# START OF Dataset section

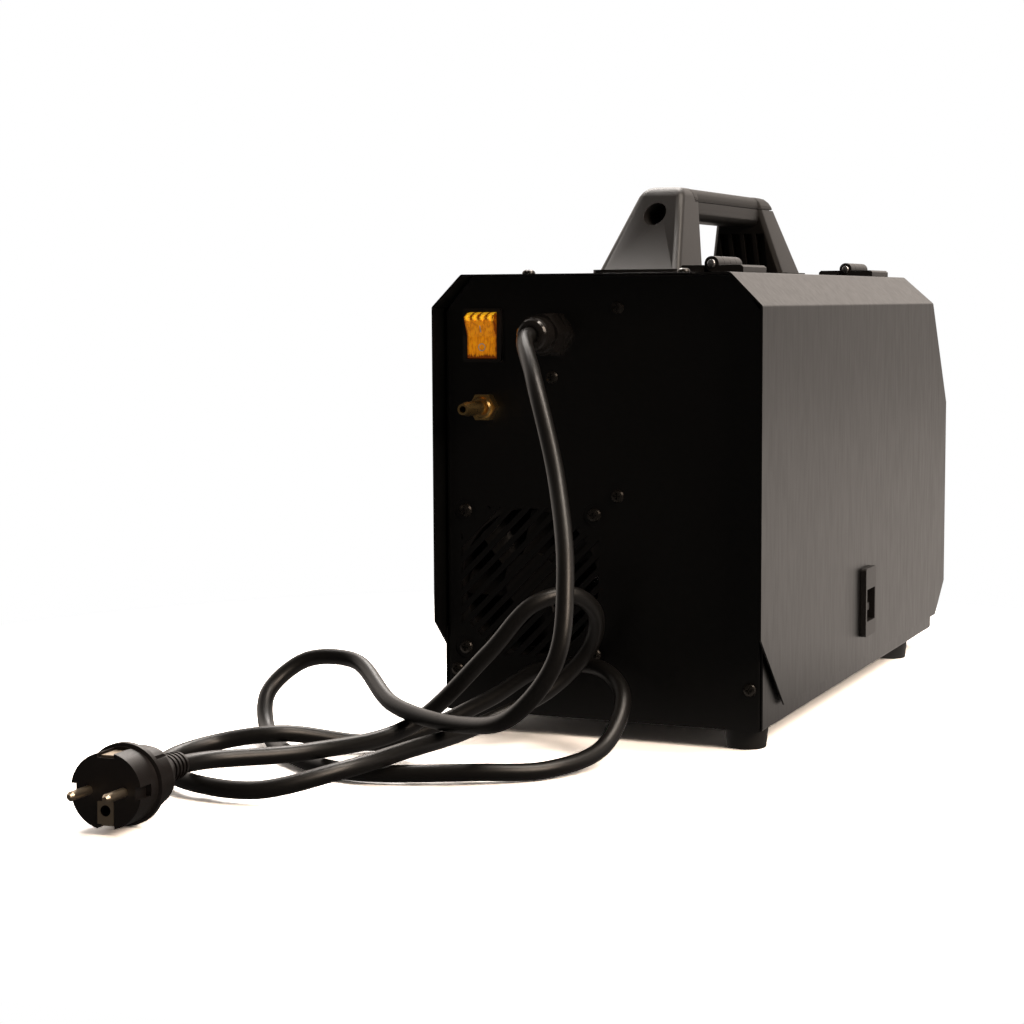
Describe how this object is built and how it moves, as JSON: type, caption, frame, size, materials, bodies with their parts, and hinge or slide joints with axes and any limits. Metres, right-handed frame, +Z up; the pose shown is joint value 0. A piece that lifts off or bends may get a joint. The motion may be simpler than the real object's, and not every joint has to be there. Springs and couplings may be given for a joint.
{
  "type": "mig welding machine",
  "caption": "Compact MIG welding machine: bent-steel case with a top-hinged wire door, carry handle, wire feeder, fan-cooled inverter, torch and lead sockets, gas inlet and mains lead.",
  "frame": {"origin": "on the floor under the middle of the machine without its mains lead", "axes": "+Z up; the front panel faces -Y and the rear panel +Y; the hinged wire door is on the -X side"},
  "size_m": [0.2992, 0.7835, 0.327],
  "materials": {
    "case_black": "satin powder coat",
    "screw_black": "blackened steel",
    "screw_zinc": "zinc plated",
    "moulded_black": "fine-grained moulding",
    "grip_soft": "soft-touch moulding",
    "gland_nylon": "glossy nylon",
    "rocker_amber": "glossy moulding",
    "brass": "turned",
    "rubber_black": "matt",
    "cord_black": "semi-gloss sheath",
    "plug_black": "semi-matt moulding",
    "aluminium": "machined",
    "steel": "bright steel",
    "board_green": "solder mask",
    "capacitor_sleeve": "shrunk sleeve",
    "winding_copper": "enamelled copper",
    "window_dark": "dark tinted",
    "pin_nickel": "nickel plated"
  },
  "bodies": {
    "case": {"base_tray": "case_black", "rubber_feet": "rubber_black", "foot_screws": "screw_zinc", "rear_panel": "case_black", "rear_panel_screws": "screw_black", "front_panel": "case_black", "front_panel_screws": "screw_black", "centre_wall": "case_black", "fixed_cover": "case_black", "cover_screws": "screw_black", "handle_body": "moulded_black", "grip_cover": "grip_soft", "handle_screws": "screw_zinc", "hinge_cover_leaves": "moulded_black", "hinge_pins": "screw_zinc", "hinge_screws": "screw_black", "switch_bezel": "moulded_black", "gland_body": "gland_nylon", "gland_nut": "gland_nylon", "gland_locknut": "gland_nylon", "gas_inlet": "brass", "gas_locknut": "brass", "gas_hose": "rubber_black", "gas_valve": "steel", "fan_frame": "moulded_black", "fan_screws": "screw_black", "torch_socket": "brass", "lead_sockets": "moulded_black", "display_window": "window_dark", "feeder_plate": "aluminium", "feed_motor": "steel", "wire_guides": "brass", "spool_axle": "steel", "hub_nut": "moulded_black", "control_board": "board_green", "power_board": "board_green", "heat_sinks": "aluminium", "capacitors": "capacitor_sleeve", "transformer": "winding_copper", "output_choke": "winding_copper", "power_cord": "cord_black", "plug_body": "plug_black", "plug_pins": "pin_nickel"},
    "door": {"side_door": "case_black", "hinge_door_leaves": "moulded_black", "latch_body": "moulded_black"},
    "latch": {"latch_slider": "moulded_black"},
    "rocker": {"switch_rocker": "rocker_amber"},
    "fan": {"fan_rotor": "moulded_black"},
    "voltage": {"voltage_knob": "moulded_black"},
    "wire_speed": {"wire_speed_knob": "moulded_black"},
    "trigger_button": {"trigger_mode_button": "moulded_black"},
    "gas_button": {"gas_test_button": "moulded_black"},
    "driven_roll": {"drive_roll": "steel"},
    "arm": {"pressure_arm": "moulded_black"},
    "top_roll": {"pressure_roll": "steel"},
    "lever": {"tension_lever": "steel", "tension_spring": "steel"},
    "tension": {"tension_knob": "moulded_black"},
    "hub": {"spool_hub": "moulded_black"}
  },
  "joints": [
    {"name": "door_hinge", "type": "hinge", "parent": "case", "child": "door", "pos_m": [-0.0604, 0, 0.2782], "axis": [0, 1, 0], "range_deg": [0, 165]},
    {"name": "latch_slide", "type": "slide", "parent": "door", "child": "latch", "axis": [0, 0, 1], "range_m": [0, 0.009], "stiffness_N_per_m": 120, "springref_m": -0.004},
    {"name": "power_rocker", "type": "hinge", "parent": "case", "child": "rocker", "pos_m": [0.0749, 0.211, 0.2373], "axis": [1, 0, 0], "range_deg": [0, 24]},
    {"name": "fan_spin", "type": "hinge", "parent": "case", "child": "fan", "pos_m": [0.0462, 0.2104, 0.0917], "axis": [0, 1, 0], "continuous": true},
    {"name": "voltage_turn", "type": "hinge", "parent": "case", "child": "voltage", "pos_m": [-0.0544, -0.19764, 0.21648], "axis": [0, -0.8321, 0.5547], "range_deg": [-140, 140]},
    {"name": "wire_speed_turn", "type": "hinge", "parent": "case", "child": "wire_speed", "pos_m": [0.0556, -0.19764, 0.21648], "axis": [0, -0.8321, 0.5547], "range_deg": [-140, 140]},
    {"name": "trigger_mode_press", "type": "slide", "parent": "case", "child": "trigger_button", "axis": [0, 0.8321, -0.5547], "range_m": [0, 0.0015], "stiffness_N_per_m": 400, "springref_m": -0.0005},
    {"name": "gas_test_press", "type": "slide", "parent": "case", "child": "gas_button", "axis": [0, 0.8321, -0.5547], "range_m": [0, 0.0015], "stiffness_N_per_m": 400, "springref_m": -0.0005},
    {"name": "drive_roll_spin", "type": "hinge", "parent": "case", "child": "driven_roll", "pos_m": [-0.0464, -0.143, 0.1185], "axis": [1, 0, 0], "continuous": true},
    {"name": "pressure_arm_lift", "type": "hinge", "parent": "case", "child": "arm", "pos_m": [-0.0464, -0.177, 0.148], "axis": [1, 0, 0], "range_deg": [0, 45]},
    {"name": "pressure_roll_spin", "type": "hinge", "parent": "arm", "child": "top_roll", "pos_m": [-0.0464, -0.143, 0.1455], "axis": [1, 0, 0], "continuous": true},
    {"name": "tension_lever_swing", "type": "hinge", "parent": "case", "child": "lever", "pos_m": [-0.0464, -0.113, 0.1435], "axis": [1, 0, 0], "range_deg": [0, 75]},
    {"name": "tension_knob_turn", "type": "hinge", "parent": "lever", "child": "tension", "pos_m": [-0.0464, -0.113, 0.1435], "axis": [0, 0.9659, 0.2588], "continuous": true},
    {"name": "spool_hub_spin", "type": "hinge", "parent": "case", "child": "hub", "pos_m": [-0.0494, 0.09, 0.154], "axis": [1, 0, 0], "continuous": true}
  ]
}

# END OF Dataset section

Job: Extract all of the data shown above without alteration.

Answer:
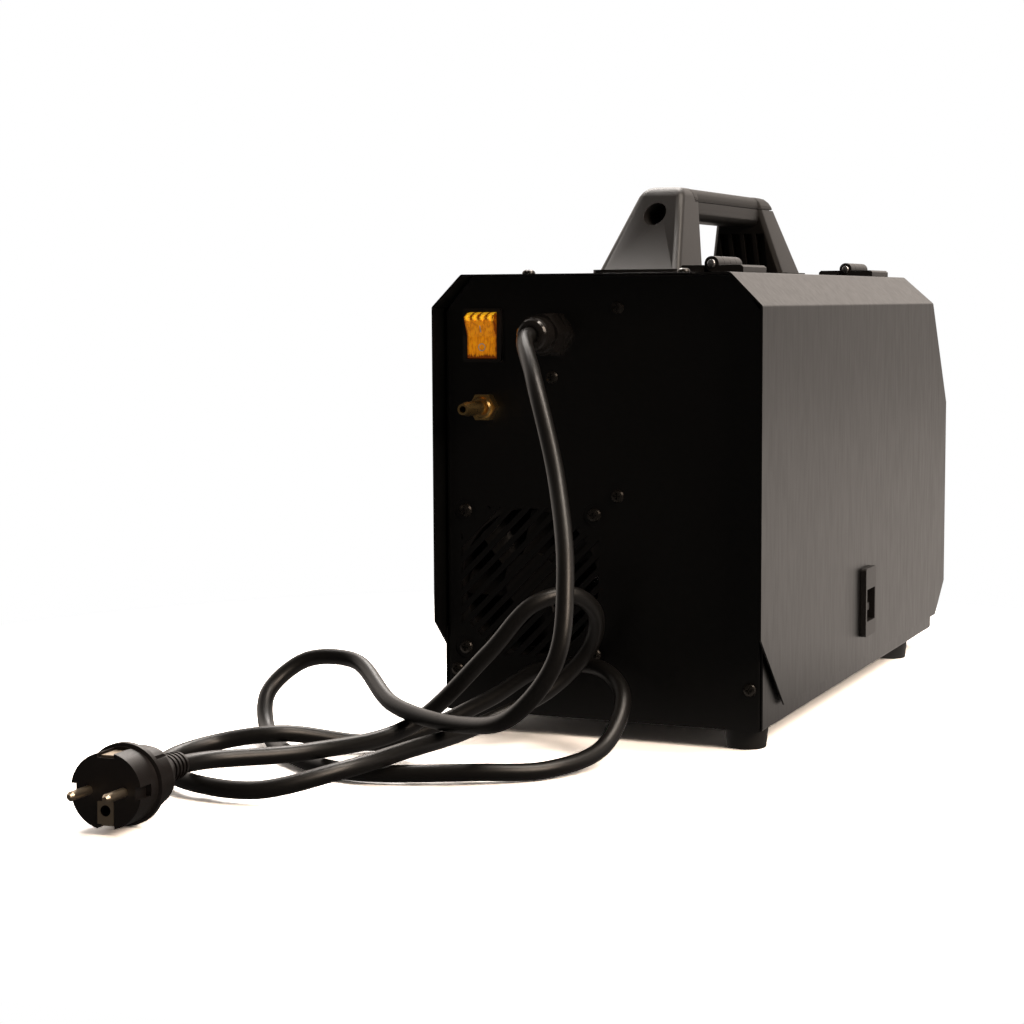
Describe how this object is built and how it moves, as JSON: type, caption, frame, size, materials, bodies with their parts, and hinge or slide joints with axes and any limits. Metres, right-handed frame, +Z up; the pose shown is joint value 0. A piece that lifts off or bends may get a joint. The motion may be simpler than the real object's, and not every joint has to be there. Springs and couplings may be given for a joint.
{
  "type": "mig welding machine",
  "caption": "Compact MIG welding machine: bent-steel case with a top-hinged wire door, carry handle, wire feeder, fan-cooled inverter, torch and lead sockets, gas inlet and mains lead.",
  "frame": {"origin": "on the floor under the middle of the machine without its mains lead", "axes": "+Z up; the front panel faces -Y and the rear panel +Y; the hinged wire door is on the -X side"},
  "size_m": [0.2992, 0.7835, 0.327],
  "materials": {
    "case_black": "satin powder coat",
    "screw_black": "blackened steel",
    "screw_zinc": "zinc plated",
    "moulded_black": "fine-grained moulding",
    "grip_soft": "soft-touch moulding",
    "gland_nylon": "glossy nylon",
    "rocker_amber": "glossy moulding",
    "brass": "turned",
    "rubber_black": "matt",
    "cord_black": "semi-gloss sheath",
    "plug_black": "semi-matt moulding",
    "aluminium": "machined",
    "steel": "bright steel",
    "board_green": "solder mask",
    "capacitor_sleeve": "shrunk sleeve",
    "winding_copper": "enamelled copper",
    "window_dark": "dark tinted",
    "pin_nickel": "nickel plated"
  },
  "bodies": {
    "case": {"base_tray": "case_black", "rubber_feet": "rubber_black", "foot_screws": "screw_zinc", "rear_panel": "case_black", "rear_panel_screws": "screw_black", "front_panel": "case_black", "front_panel_screws": "screw_black", "centre_wall": "case_black", "fixed_cover": "case_black", "cover_screws": "screw_black", "handle_body": "moulded_black", "grip_cover": "grip_soft", "handle_screws": "screw_zinc", "hinge_cover_leaves": "moulded_black", "hinge_pins": "screw_zinc", "hinge_screws": "screw_black", "switch_bezel": "moulded_black", "gland_body": "gland_nylon", "gland_nut": "gland_nylon", "gland_locknut": "gland_nylon", "gas_inlet": "brass", "gas_locknut": "brass", "gas_hose": "rubber_black", "gas_valve": "steel", "fan_frame": "moulded_black", "fan_screws": "screw_black", "torch_socket": "brass", "lead_sockets": "moulded_black", "display_window": "window_dark", "feeder_plate": "aluminium", "feed_motor": "steel", "wire_guides": "brass", "spool_axle": "steel", "hub_nut": "moulded_black", "control_board": "board_green", "power_board": "board_green", "heat_sinks": "aluminium", "capacitors": "capacitor_sleeve", "transformer": "winding_copper", "output_choke": "winding_copper", "power_cord": "cord_black", "plug_body": "plug_black", "plug_pins": "pin_nickel"},
    "door": {"side_door": "case_black", "hinge_door_leaves": "moulded_black", "latch_body": "moulded_black"},
    "latch": {"latch_slider": "moulded_black"},
    "rocker": {"switch_rocker": "rocker_amber"},
    "fan": {"fan_rotor": "moulded_black"},
    "voltage": {"voltage_knob": "moulded_black"},
    "wire_speed": {"wire_speed_knob": "moulded_black"},
    "trigger_button": {"trigger_mode_button": "moulded_black"},
    "gas_button": {"gas_test_button": "moulded_black"},
    "driven_roll": {"drive_roll": "steel"},
    "arm": {"pressure_arm": "moulded_black"},
    "top_roll": {"pressure_roll": "steel"},
    "lever": {"tension_lever": "steel", "tension_spring": "steel"},
    "tension": {"tension_knob": "moulded_black"},
    "hub": {"spool_hub": "moulded_black"}
  },
  "joints": [
    {"name": "door_hinge", "type": "hinge", "parent": "case", "child": "door", "pos_m": [-0.0604, 0, 0.2782], "axis": [0, 1, 0], "range_deg": [0, 165]},
    {"name": "latch_slide", "type": "slide", "parent": "door", "child": "latch", "axis": [0, 0, 1], "range_m": [0, 0.009], "stiffness_N_per_m": 120, "springref_m": -0.004},
    {"name": "power_rocker", "type": "hinge", "parent": "case", "child": "rocker", "pos_m": [0.0749, 0.211, 0.2373], "axis": [1, 0, 0], "range_deg": [0, 24]},
    {"name": "fan_spin", "type": "hinge", "parent": "case", "child": "fan", "pos_m": [0.0462, 0.2104, 0.0917], "axis": [0, 1, 0], "continuous": true},
    {"name": "voltage_turn", "type": "hinge", "parent": "case", "child": "voltage", "pos_m": [-0.0544, -0.19764, 0.21648], "axis": [0, -0.8321, 0.5547], "range_deg": [-140, 140]},
    {"name": "wire_speed_turn", "type": "hinge", "parent": "case", "child": "wire_speed", "pos_m": [0.0556, -0.19764, 0.21648], "axis": [0, -0.8321, 0.5547], "range_deg": [-140, 140]},
    {"name": "trigger_mode_press", "type": "slide", "parent": "case", "child": "trigger_button", "axis": [0, 0.8321, -0.5547], "range_m": [0, 0.0015], "stiffness_N_per_m": 400, "springref_m": -0.0005},
    {"name": "gas_test_press", "type": "slide", "parent": "case", "child": "gas_button", "axis": [0, 0.8321, -0.5547], "range_m": [0, 0.0015], "stiffness_N_per_m": 400, "springref_m": -0.0005},
    {"name": "drive_roll_spin", "type": "hinge", "parent": "case", "child": "driven_roll", "pos_m": [-0.0464, -0.143, 0.1185], "axis": [1, 0, 0], "continuous": true},
    {"name": "pressure_arm_lift", "type": "hinge", "parent": "case", "child": "arm", "pos_m": [-0.0464, -0.177, 0.148], "axis": [1, 0, 0], "range_deg": [0, 45]},
    {"name": "pressure_roll_spin", "type": "hinge", "parent": "arm", "child": "top_roll", "pos_m": [-0.0464, -0.143, 0.1455], "axis": [1, 0, 0], "continuous": true},
    {"name": "tension_lever_swing", "type": "hinge", "parent": "case", "child": "lever", "pos_m": [-0.0464, -0.113, 0.1435], "axis": [1, 0, 0], "range_deg": [0, 75]},
    {"name": "tension_knob_turn", "type": "hinge", "parent": "lever", "child": "tension", "pos_m": [-0.0464, -0.113, 0.1435], "axis": [0, 0.9659, 0.2588], "continuous": true},
    {"name": "spool_hub_spin", "type": "hinge", "parent": "case", "child": "hub", "pos_m": [-0.0494, 0.09, 0.154], "axis": [1, 0, 0], "continuous": true}
  ]
}